**COLLECTED DATA**
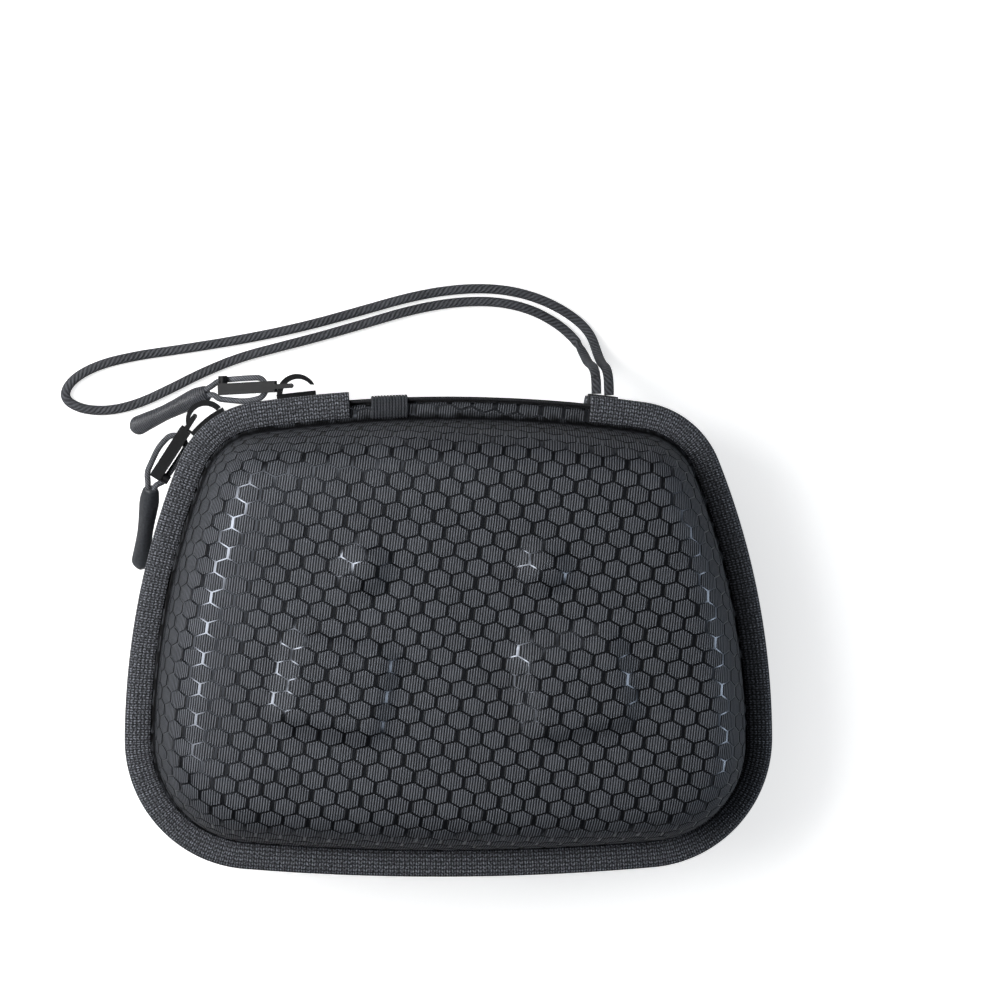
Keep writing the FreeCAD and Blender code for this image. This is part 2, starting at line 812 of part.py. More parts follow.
def strap_points():
    """Route of the strap's middle line: down to the floor and round the loop."""
    mid = anchor_start + 0.5 * anchor_width
    c, r = ARCS["top"][:2]
    exit_z = parting - flange_gap + binding_thick + 0.5 * anchor_thick
    gap = 1.85
    lie = 0.5 * strap_diameter + 0.15

    def drop(x, out, z):
        return V(x, c[1] + math.sqrt((r + anchor_out) ** 2 - x * x) + out, z)

    right = mid + gap
    left = mid - gap
    return [
        drop(right, 0.25, exit_z),
        drop(right, 5.4, exit_z - 0.4),
        drop(right + 0.1, 8.6, exit_z - 8.5),
        drop(right + 0.2, 9.6, exit_z - 18.5),
        drop(right + 0.2, 12.2, lie + 4.4),
        V(45.6, 87.6, lie),
        V(38.6, 93.6, lie),
        V(28.6, 98.4, lie),
        V(17.0, 100.8, lie),
        V(3.9, 100.5, lie),
        V(-9.5, 98.1, lie),
        V(-23.5, 94.1, lie),
        V(-38.1, 90.0, lie),
        V(-52.1, 86.8, lie),
        V(-66.1, 84.2, lie),
        V(-80.1, 82.0, lie),
        V(-93.4, 80.1, lie),
        V(-104.7, 77.3, lie),
        V(-112.6, 72.7, lie),
        V(-114.9, 67.3, lie),
        V(-109.4, 63.9, lie),
        V(-100.7, 63.4, lie),
        V(-91.6, 65.7, lie),
        V(-81.9, 70.3, lie),
        V(-72.1, 75.3, lie),
        V(-61.2, 79.7, lie),
        V(-49.9, 82.7, lie),
        V(-37.0, 86.0, lie),
        V(-22.5, 90.2, lie),
        V(-8.6, 94.3, lie),
        V(4.3, 96.6, lie),
        V(16.6, 96.9, lie),
        V(27.2, 94.6, lie),
        V(36.0, 89.9, lie),
        V(41.6, 84.6, lie + 0.4),
        drop(left - 0.2, 11.4, lie + 5.4),
        drop(left - 0.1, 9.2, exit_z - 18.5),
        drop(left, 8.4, exit_z - 8.5),
        drop(left, 5.4, exit_z - 0.4),
        drop(left, 0.25, exit_z),
    ]


def build():
    """All nodes of the case."""
    around = sectors(hinge_left, zip_right_end)
    bound = sectors(hinge_left, hinge_right)
    nodes = {}
    nodes["back_shell"] = half_shell(-1)
    nodes["front_shell"] = front_shell()
    nodes["back_binding"] = band(binding_section(), bound, -1)
    nodes["front_binding"] = band(binding_section(), bound, 1)
    nodes["back_zipper_tape"] = band(tape_section(), around, -1)
    nodes["front_zipper_tape"] = band(tape_section(), around, 1)
    nodes["back_zipper_coil"] = band(coil_section(), around, -1)
    nodes["front_zipper_coil"] = band(coil_section(), around, 1)
    nodes["hinge_fold"] = hinge_fold()
    nodes["hinge_whipping"] = hinge_whipping()
    nodes["strap_anchor"] = strap_anchor()
    c, r = ARCS["top_left"][:2]
    nodes["left_slider"] = slider(c, r, left_slider_turn, 1)
    tab_l, cord_l, grip_l, pin_l = pull(
        c, r, left_slider_turn, 1, 2.3, 2.4, left_pull_turn, left_pull_droop, left_grip_turn, left_grip_droop, 1
    )
    nodes["left_pull_tab"] = tab_l
    nodes["left_pull_cord"] = cord_l
    nodes["left_pull_grip"] = grip_l
    c, r = ARCS["top"][:2]
    turn = top_turn(top_slider_x)
    nodes["top_slider"] = slider(c, r, turn, -1)
    tab_t, cord_t, grip_t, pin_t = pull(
        c, r, turn, -1, -1.6, 2.1, top_pull_turn, top_pull_droop, top_grip_turn, top_grip_droop, -1
    )
    nodes["top_pull_tab"] = tab_t
    nodes["top_pull_cord"] = cord_t
    nodes["top_pull_grip"] = grip_t
    nodes["wrist_strap"] = tube(strap_points(), 0.5 * strap_diameter)
    print("hinge", hinge_left, hinge_right, "top slider", top_slider_x, "parting", parting, "corner centre", ARCS["top_left"][:2], "pins", pin_l, pin_t, "turn", turn)
    return nodes


def main():
    os.makedirs("parts", exist_ok=True)
    for name, shape in build().items():
        if shape.ShapeType == "Compound" and len(shape.Solids) == 1:
            shape = shape.Solids[0]
        print(name, shape.isValid(), len(shape.Solids), len(shape.Faces), round(shape.Volume, 1))
        shape.exportStep("parts/" + name + ".step")


main()
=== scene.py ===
"""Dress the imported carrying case: embossed fabric, knit binding, zipper, pulls and strap."""

from __future__ import annotations

import logging
import math
from dataclasses import dataclass, field
from enum import Enum
from typing import Sequence

import bpy
import numpy as np
from mathutils import Matrix, Vector

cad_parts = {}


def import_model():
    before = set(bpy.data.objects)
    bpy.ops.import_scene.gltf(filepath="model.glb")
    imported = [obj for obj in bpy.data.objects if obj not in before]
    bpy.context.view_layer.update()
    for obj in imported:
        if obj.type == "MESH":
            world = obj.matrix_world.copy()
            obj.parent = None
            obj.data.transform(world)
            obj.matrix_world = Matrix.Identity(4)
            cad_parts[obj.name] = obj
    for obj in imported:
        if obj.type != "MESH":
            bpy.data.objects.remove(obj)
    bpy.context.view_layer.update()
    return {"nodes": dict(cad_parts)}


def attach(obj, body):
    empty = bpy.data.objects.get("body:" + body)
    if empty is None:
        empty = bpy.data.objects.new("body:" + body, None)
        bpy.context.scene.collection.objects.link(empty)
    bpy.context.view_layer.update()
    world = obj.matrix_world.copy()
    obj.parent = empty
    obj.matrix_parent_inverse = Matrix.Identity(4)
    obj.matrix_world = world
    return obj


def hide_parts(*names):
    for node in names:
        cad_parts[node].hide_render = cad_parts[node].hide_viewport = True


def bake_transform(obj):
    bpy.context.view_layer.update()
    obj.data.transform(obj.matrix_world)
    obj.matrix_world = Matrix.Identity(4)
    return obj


log = logging.getLogger("case")

MM = 0.001
# Place of the top arc among the rim's arcs
TOP = 2
# Corners and edge middles of a cell's ring
CELL_POINTS = 12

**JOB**
Take the listing above and repeat exactly the lines from the one containing "return nodes" through the one containing "before = set(bpy.data.objects)", both included.

**RESPONSE TO THIS EXERCISE**
    return nodes


def main():
    os.makedirs("parts", exist_ok=True)
    for name, shape in build().items():
        if shape.ShapeType == "Compound" and len(shape.Solids) == 1:
            shape = shape.Solids[0]
        print(name, shape.isValid(), len(shape.Solids), len(shape.Faces), round(shape.Volume, 1))
        shape.exportStep("parts/" + name + ".step")


main()
=== scene.py ===
"""Dress the imported carrying case: embossed fabric, knit binding, zipper, pulls and strap."""

from __future__ import annotations

import logging
import math
from dataclasses import dataclass, field
from enum import Enum
from typing import Sequence

import bpy
import numpy as np
from mathutils import Matrix, Vector

cad_parts = {}


def import_model():
    before = set(bpy.data.objects)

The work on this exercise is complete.